Silicon Valley-based venture capital firm and high-profile crypto investor Andreessen Horowitz has raised $2.75 billion for two new funds, according to a company announcement published on May 1.
The lion’s share of the new capital will go toward a specialized $2 billion late-stage venture fund (LSV Fund I), headed by Andreessen Horowitz general partner David George.
The $750 million has meanwhile been raised for a sixth general fund — focused on early-stage enterprise, consumer and fintech offerings — which will sit alongside the company’s existing specialized cryptocurrency and bio funds.
As managing partner Scott Kupor notes in yesterday’s announcement, cryptocurrency was still in its nascency when the venture capital firm launched in 2013. The creation of its crypto-dedicated $350 million crypto fund, a16z — which backs a range of ventures from blockchain projects to initial coin offerings (ICOs) — prompted the firm to hire its first female general investing partner in 2018, as Cointelegraph reported at the time.

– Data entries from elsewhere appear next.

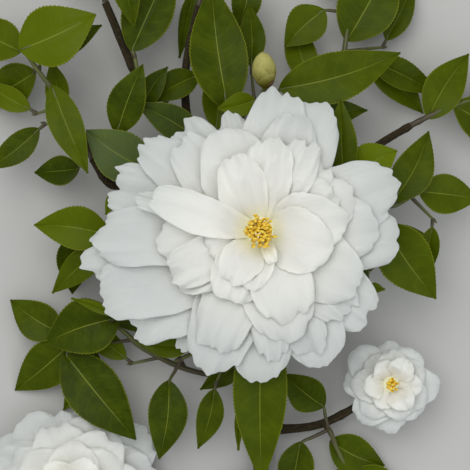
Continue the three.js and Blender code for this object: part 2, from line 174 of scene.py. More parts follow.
@dataclass
class MeshSheet:
    """Collects closed blades, tubes and turned forms in millimetres and makes them one object.

    The bark ring is the share of a sawn end's radius where the bark begins.
    """

    points: list[np.ndarray] = field(default_factory=list)
    faces: list[tuple[int, ...]] = field(default_factory=list)
    slots: list[int] = field(default_factory=list)
    run: list[np.ndarray] = field(default_factory=list)
    tone: list[np.ndarray] = field(default_factory=list)
    count: int = 0
    sharp_degrees: float = 50.0
    bark_ring: float = 0.87

    def _add(self, places: np.ndarray, run: np.ndarray, tone: float | Tone) -> int:
        """Add places with their pattern coordinates.

        Args:
            places: One row of x, y, z for each place.
            run: One row of across and along for each place.
            tone: A number that tells one blade's colour from the next, or a rule that gives it by place.

        Returns:
            The index of the first of them.
        """
        first = self.count
        self.points.append(places)
        self.run.append(run)
        self.tone.append(tone(places) if callable(tone) else np.full(len(places), tone))
        self.count += len(places)
        return first

    def _face(self, *corners: int, slot: int = 0) -> None:
        """Add one face with its material slot."""
        self.faces.append(corners)
        self.slots.append(slot)

    def blade(
        self, surface: Surface, across: np.ndarray, along: np.ndarray, thickness: float,
        tone: float | Tone = 0.0, under_slot: int = 0, rim: float = 1.0,
    ) -> None:
        """Add a thin closed blade over a surface.

        Args:
            surface: Gives the places for arrays of u (-1 to 1) and v (0 to 1).
            across: The values of u, rising.
            along: The values of v, rising.
            thickness: From skin to skin, in millimetres.
            tone: The blade's own tone.
            under_slot: Material slot of the lower skin.
            rim: Share of the thickness that is left at the sides and the tip.
        """
        u, v = np.meshgrid(across, along, indexing="ij")
        middle = surface(u, v)
        held = np.clip(u, -0.97, 0.97)
        du = surface(held + SLOPE_STEP, v) - surface(held - SLOPE_STEP, v)
        dv = surface(held, np.minimum(v + SLOPE_STEP, 1)) - surface(held, np.maximum(v - SLOPE_STEP, 0))
        normal = np.cross(du, dv)
        normal /= np.maximum(np.linalg.norm(normal, axis=2, keepdims=True), 1e-9)
        run = np.stack([(u + 1) / 2, v], axis=2).reshape(-1, 2)
        thinning = 1 - (1 - rim) * np.maximum(np.abs(u) ** 6, v ** 10)
        offset = normal * (thickness / 2 * thinning)[..., None]
        top = self._add((middle + offset).reshape(-1, 3), run, tone)
        low = self._add((middle - offset).reshape(-1, 3), run, tone)
        rows, columns = len(across), len(along)
        for i in range(rows - 1):
            for j in range(columns - 1):
                a, b = i * columns + j, (i + 1) * columns + j
                self._face(top + a, top + b, top + b + 1, top + a + 1)
                self._face(low + a, low + a + 1, low + b + 1, low + b, slot=under_slot)
        border = [i * columns for i in range(rows)]
        border += [(rows - 1) * columns + j for j in range(1, columns)]
        border += [i * columns + columns - 1 for i in range(rows - 2, -1, -1)]
        border += list(range(columns - 2, 0, -1))
        for a, b in zip(border, border[1:] + border[:1]):
            self._face(top + b, top + a, low + a, low + b, slot=under_slot)

    def tube(
        self, path: SmoothPath, radius: Callable[[float, float], float], rings: int, sides: int,
        sawn_slot: int | None = None,
    ) -> None:
        """Add a closed round limb along a path.

        Args:
            path: The axis.
            radius: Gives the radius at t along and at the angle round, in millimetres.
            rings: Number of rings along it.
            sides: Number of sides round it.
            sawn_slot: Material slot of the sawn face at its start, where it has one.
        """
        reference = reference_for(path.along(0.5))
        places, run = [], []
        for i in range(rings):
            t = i / (rings - 1)
            way, centre = path.along(t), path.at(t)
            side, over = square_to(way, reference)
            for k in range(sides):
                angle = FULL_TURN * k / sides
                reach = radius(t, angle)
                places.append(centre + side * math.sin(angle) * reach + over * math.cos(angle) * reach)
                run.append((k / sides, t))
        places.extend([path.at(0.0), path.at(1.0)])
        run.extend([(0.5, 0.0), (0.5, 1.0)])
        first = self._add(np.array(places), np.array(run), 0.0)
        for i in range(rings - 1):
            for k in range(sides):
                a, b = first + i * sides + k, first + i * sides + (k + 1) % sides
                self._face(a, b, b + sides, a + sides)
        foot, tip = first + rings * sides, first + rings * sides + 1
        last, face_ring = first + (rings - 1) * sides, first
        if sawn_slot is not None:
            centre = path.at(0.0)
            wood = [centre + (place - centre) * self.bark_ring for place in places[:sides]]
            face_ring = self._add(np.array(wood), np.array([(k / sides, 1.0) for k in range(sides)]), 0.0)
        for k in range(sides):
            after = (k + 1) % sides
            if face_ring != first:
                self._face(face_ring + after, first + after, first + k, face_ring + k)
            self._face(foot, face_ring + after, face_ring + k, slot=sawn_slot or 0)
            self._face(tip, last + k, last + after)

    def lathe(
        self, profile: list[tuple[float, float]], origin: Point, axis: Point, sides: int,
        tone: float | Tone = 0.0,
    ) -> None:
        """Add a turned closed form.

        Args:
            profile: Rows of radius and place along the axis; the first and last radius is 0.
            origin: Foot of the axis.
            axis: Its direction.
            sides: Number of sides round it.
            tone: The form's own tone.
        """
        way = np.array(axis, dtype=float)
        way /= np.linalg.norm(way)
        side, over = square_to(way, reference_for(way))
        foot = np.array(origin, dtype=float)
        length = profile[-1][1]
        places, run = [foot + way * profile[0][1]], [(0.5, 0.0)]
        for reach, place in profile[1:-1]:
            for k in range(sides):
                angle = FULL_TURN * k / sides
                places.append(foot + way * place + (side * math.sin(angle) + over * math.cos(angle)) * reach)
                run.append((k / sides, place / length))
        places.append(foot + way * length)
        run.append((0.5, 1.0))
        first = self._add(np.array(places), np.array(run), tone)
        rings = len(profile) - 2
        top = first + 1 + (rings - 1) * sides
        for k in range(sides):
            after = (k + 1) % sides
            self._face(first, first + 1 + after, first + 1 + k)
            self._face(first + 1 + rings * sides, top + k, top + after)
            for i in range(rings - 1):
                a, b = first + 1 + i * sides + k, first + 1 + i * sides + after
                self._face(a, b, b + sides, a + sides)

    def to_object(self, name: str, materials: list[bpy.types.Material]) -> bpy.types.Object:
        """Make the collected forms one smooth-shaded object in the frame.

        Args:
            name: Name of the piece.
            materials: One for each slot.

        Returns:
            The object, at the origin.
        """
        places = (np.concatenate(self.points) + np.array(LAYOUT_SHIFT)) * MM
        mesh = bpy.data.meshes.new(name)
        mesh.from_pydata(places.tolist(), [], self.faces)
        mesh.polygons.foreach_set("material_index", self.slots)
        mesh.polygons.foreach_set("use_smooth", [True] * len(self.faces))
        run = np.concatenate(self.run)
        corners = np.empty(len(mesh.loops), dtype=np.int32)
        mesh.loops.foreach_get("vertex_index", corners)
        layer = mesh.uv_layers.new(name="run")
        layer.data.foreach_set("uv", run[corners].astype(np.float32).ravel())
        shade = mesh.attributes.new(name="tone", type="FLOAT", domain="POINT")
        shade.data.foreach_set("value", np.concatenate(self.tone).astype(np.float32))
        mesh.set_sharp_from_angle(angle=math.radians(self.sharp_degrees))
        mesh.update()
        for material in materials:
            mesh.materials.append(material)
        made = bpy.data.objects.new(name, mesh)
        bpy.context.scene.collection.objects.link(made)
        return made


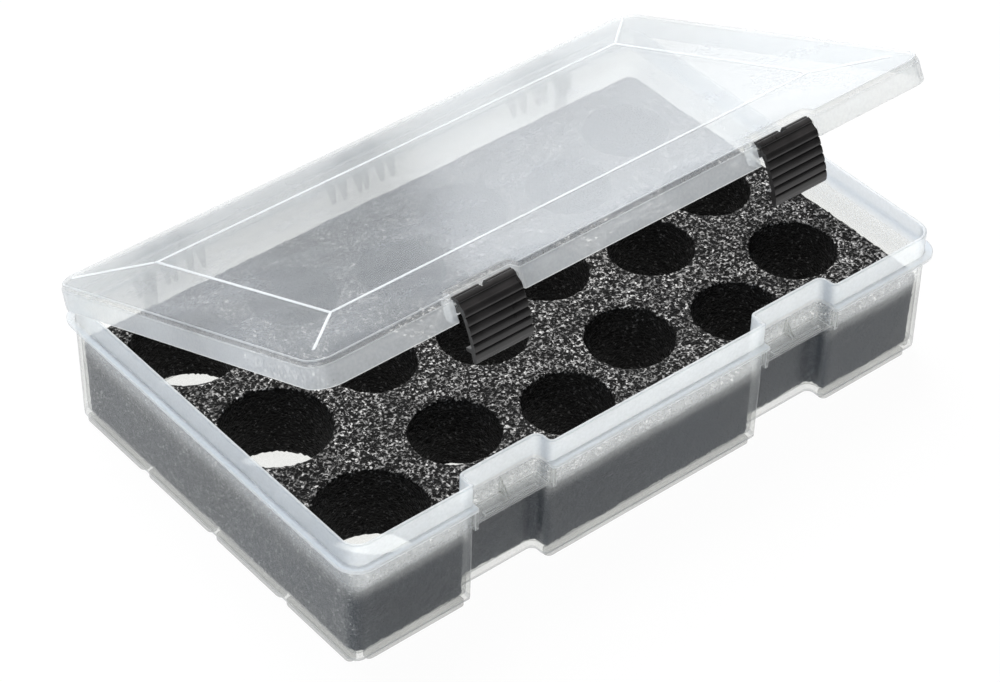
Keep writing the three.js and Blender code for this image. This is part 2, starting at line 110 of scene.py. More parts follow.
def opened(points):
    """Closed-lid coordinates in mm to where the lid stands at rest."""
    c, s = math.cos(OPEN), math.sin(OPEN)
    out = []
    for x, y, z in points:
        dy, dz = y - HINGE_Y, z - HINGE_Z
        out.append((x, HINGE_Y + c * dy + s * dz, HINGE_Z - s * dy + c * dz))
    return out


# ---------------------------------------------------------------- mesh tools
def finish_mesh(name, verts, faces, material, body, smooth_angle=35.0, others=()):
    """A mesh from points in mm, riding on a body.

    others pairs each further material with the faces it takes."""
    mesh = bpy.data.meshes.new(name)
    mesh.from_pydata(metres(verts), [], faces)
    mesh.materials.append(material)
    for slot, (other, numbers) in enumerate(others):
        mesh.materials.append(other)
        for i in numbers:
            mesh.polygons[i].material_index = slot + 1
    bm = bmesh.new()
    bm.from_mesh(mesh)
    bmesh.ops.remove_doubles(bm, verts=bm.verts, dist=1e-6)
    bmesh.ops.recalc_face_normals(bm, faces=bm.faces)
    bm.to_mesh(mesh)
    bm.free()
    obj = bpy.data.objects.new(name, mesh)
    bpy.context.collection.objects.link(obj)
    for p in mesh.polygons:
        p.use_smooth = True
    mesh.set_sharp_from_angle(angle=math.radians(smooth_angle))
    mod = obj.modifiers.new("weighted", "WEIGHTED_NORMAL")
    mod.keep_sharp = True
    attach(obj, body)
    return obj


def bevelled(obj, width, segments=2, angle=35.0, edge=None):
    """Rounds an object's hard edges, ahead of its weighted normals.

    edge is the rounding's own material."""
    mod = obj.modifiers.new("bevel", "BEVEL")
    mod.width = width * MM
    mod.segments = segments
    mod.limit_method = "ANGLE"
    mod.angle_limit = math.radians(angle)
    if edge is not None:
        obj.data.materials.append(edge)
        mod.material = 1
    obj.modifiers.move(len(obj.modifiers) - 1, 0)
    return obj


def round_corners(corners, steps):
    """Rounds every corner (x, y, radius) of a polygon."""
    pts = []
    n = len(corners)
    for i, (x, y, r) in enumerate(corners):
        before, after = corners[i - 1], corners[(i + 1) % n]
        p = Vector((x, y))
        to_b = (Vector(before[:2]) - p).normalized()
        to_a = (Vector(after[:2]) - p).normalized()
        half = math.acos(max(-1.0, min(1.0, to_b.dot(to_a)))) / 2
        reach = r / math.tan(half)
        centre = p + (to_b + to_a).normalized() * (r / math.sin(half))
        start = p + to_b * reach - centre
        end = p + to_a * reach - centre
        sweep = math.atan2(start.x * end.y - start.y * end.x, start.dot(end))
        for k in range(steps + 1):
            a = sweep * k / steps
            c, s = math.cos(a), math.sin(a)
            pts.append((centre.x + c * start.x - s * start.y, centre.y + s * start.x + c * start.y))
    return pts


def split_edges(pts, steps, counts):
    """Adds evenly spaced points to the straight runs between rounded corners."""
    out = []
    per = steps + 1
    n = len(pts) // per
    for i in range(n):
        out.extend(pts[i * per:(i + 1) * per])
        a = pts[(i + 1) * per - 1]
        b = pts[((i + 1) % n) * per]
        count = counts[i]
        for k in range(1, count):
            t = k / count
            out.append((a[0] + (b[0] - a[0]) * t, a[1] + (b[1] - a[1]) * t))
    return out


def outline(half_x, half_y, corner, pocket_half, pocket_back, inner, outer, depth=0.0):
    """Rounded rectangle with a pocket at each latch. depth is how far inside the wall's face it lies."""
    corners = [(-half_x, -half_y, corner)]
    for cx in LATCH_X:
        corners.append((cx - pocket_half, -half_y, max(outer[0] - depth, LEAST_RADIUS)))
        corners.append((cx - pocket_half, pocket_back, inner[0] + depth))
        corners.append((cx + pocket_half, pocket_back, inner[1] + depth))
        corners.append((cx + pocket_half, -half_y, max(outer[1] - depth, LEAST_RADIUS)))
    corners += [(half_x, -half_y, corner), (half_x, half_y, corner), (-half_x, half_y, corner)]
    return split_edges(round_corners(corners, STEPS), STEPS, EDGE_COUNTS)


def lerp(a, b, t):
    return a + (b - a) * t


def tray_loop(z, inset=0.0, flange=0.0):
    """The tray's outline at height z, inset from its outer face, or spread by flange from 0 to 1."""
    t = z / RIM_TOP
    hx = lerp(BASE_HALF[0], RIM_HALF[0], t)
    hy = lerp(BASE_HALF[1], RIM_HALF[1], t)
    r = lerp(BASE_CORNER, RIM_CORNER, t)
    hx = lerp(hx, FLANGE_HALF[0], flange)
    hy = lerp(hy, FLANGE_HALF[1], flange)
    r = lerp(r, FLANGE_CORNER, flange)
    back = lerp(POCKET_BACK[0], POCKET_BACK[1], t)
    mouth = [lerp(plain, spread, flange) for plain, spread in POCKET_MOUTH_RADII]
    loop = outline(hx - inset, hy - inset, max(r - inset, LEAST_CORNER), POCKET_HALF + inset, back + inset,
                   POCKET_BACK_RADII, mouth, inset)
    return [(x, y, z) for x, y in loop]


def bands(per_loop, numbers):
    """Numbers of the faces between a loop and the next one, for each loop number given."""
    return [k * per_loop + i for k in numbers for i in range(per_loop)]


def skin(loops):
    """Quads between matching loops, with a flat cap at each end."""
    verts = [p for loop in loops for p in loop]
    n = len(loops[0])
    faces = []
    for k in range(len(loops) - 1):
        for i in range(n):
            j = (i + 1) % n
            faces.append((k * n + i, k * n + j, (k + 1) * n + j, (k + 1) * n + i))
    faces.append(tuple(reversed(range(n))))
    last = (len(loops) - 1) * n
    faces.append(tuple(range(last, last + n)))
    return verts, faces


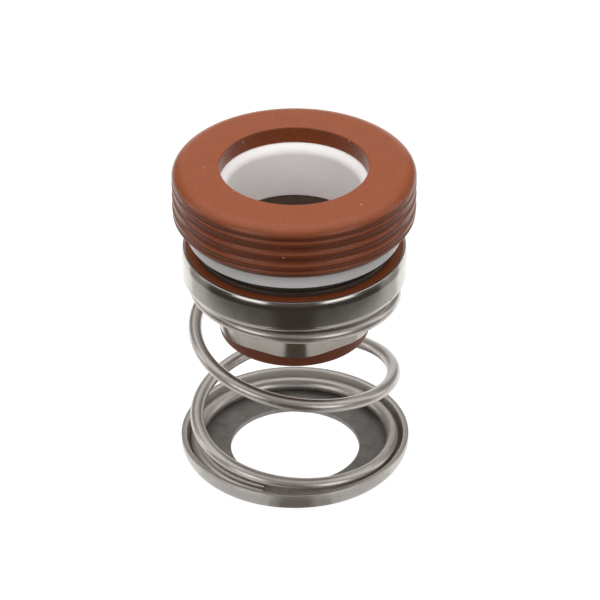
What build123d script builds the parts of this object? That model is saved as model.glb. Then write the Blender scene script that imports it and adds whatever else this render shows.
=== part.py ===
from build123d import *
from math import asin, cos, degrees, radians, sin, sqrt
import os

os.makedirs("parts", exist_ok=True)

# Bellows shaft seal, standing on its spring holder. Millimetres, +Z up along the shaft,
# origin in the middle of the holder's flat underside.

# Shaft that runs through the seal, and the housing bore that the seat is pressed into
shaft_diameter = 15.875
radial_room = 7.9375           # from the shaft's surface out to the housing bore
tail_squeeze = 0.275           # the rubber bore is this much smaller than the shaft
cup_squeeze = 0.25             # the rubber cup is this much bigger than the housing bore

# Spring holder: a pressed dish with a turned-up rim
holder_sheet = 0.75
holder_height = 3.15
holder_clearance = 0.8125      # from the shaft's surface to the edge of the hole
holder_bend_radius = 2.5       # outside, where the floor turns up into the rim
holder_rim_rounding = 0.2

# Spring: one left-handed coil of round wire, closed at both ends
wire_diameter = 1.8
spring_step = 0.7              # how far the coil stands in from the shell's outside
spring_free_length = 27.655
spring_to_holder = 0.5         # free space all round the bottom coil
spring_play = 0.02             # between the top coil and the head
top_lying_turn = 0.03          # stretch that lies flat under the head
bottom_lying_turn = 0.45       # stretch that lies flat in the holder
closing_turn = 1.0             # stretch over which the pitch grows from nothing to full
open_turn = 0.75               # stretch at full pitch
top_end_angle = 169.0          # where the top end of the wire stands, seen from above
points_per_turn = 16

# Head shell: a round pan with a curled-in rim, pressed down into a hexagonal neck
shell_sheet = 0.3
shell_clearance = 0.975        # from the shell out to the housing bore
pan_depth = 4.7
pan_bend_radius = 0.9          # outside, below the pan's wall
rim_curl = 0.25                # how far the rim leans inwards
rim_curl_height = 1.15
pan_rim_rounding = 0.12
neck_length = 6.65
neck_corner_radius = 6.8
neck_corner_angle = -87.6      # one corner nearly faces the front
neck_bend_radius = 1.8         # between the neck and the pan's floor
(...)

Since then, Andreessen’s Horowitz’s $350 million crypto fund, a16z, has invested in blockchain startup MakerDAO (MKR) — which stands behind ether-based stablecoin Dai (DAI) — stablecoin project Basis and institutional crypto custodian Anchorage, as well as blockchain cloud computing startups DFINITY and Oasis Labs.
This February, the University of Michigan’s $12 billion endowment revealed plans to bolster its investment in Andreessen Horowitz’s “cryptonetwork technology fund” (CNK Fund I).
Andreessen’s Horowitz’s website also lists bitcoin (BTC), ether(ETH), decentralized DNS startup Handshake, dYdX exchange and stablecoin trueusd operator Trusttoken among its crypto-related investments.
Last month, Andreessen’s Horowitz announced it was restructuring by registering all of its employees as qualified financial advisors and renouncing its former status as a venture capital firm. The restructuring will ostensibly enable the company to take riskier bets on certain business areas, including cryptocurrencies.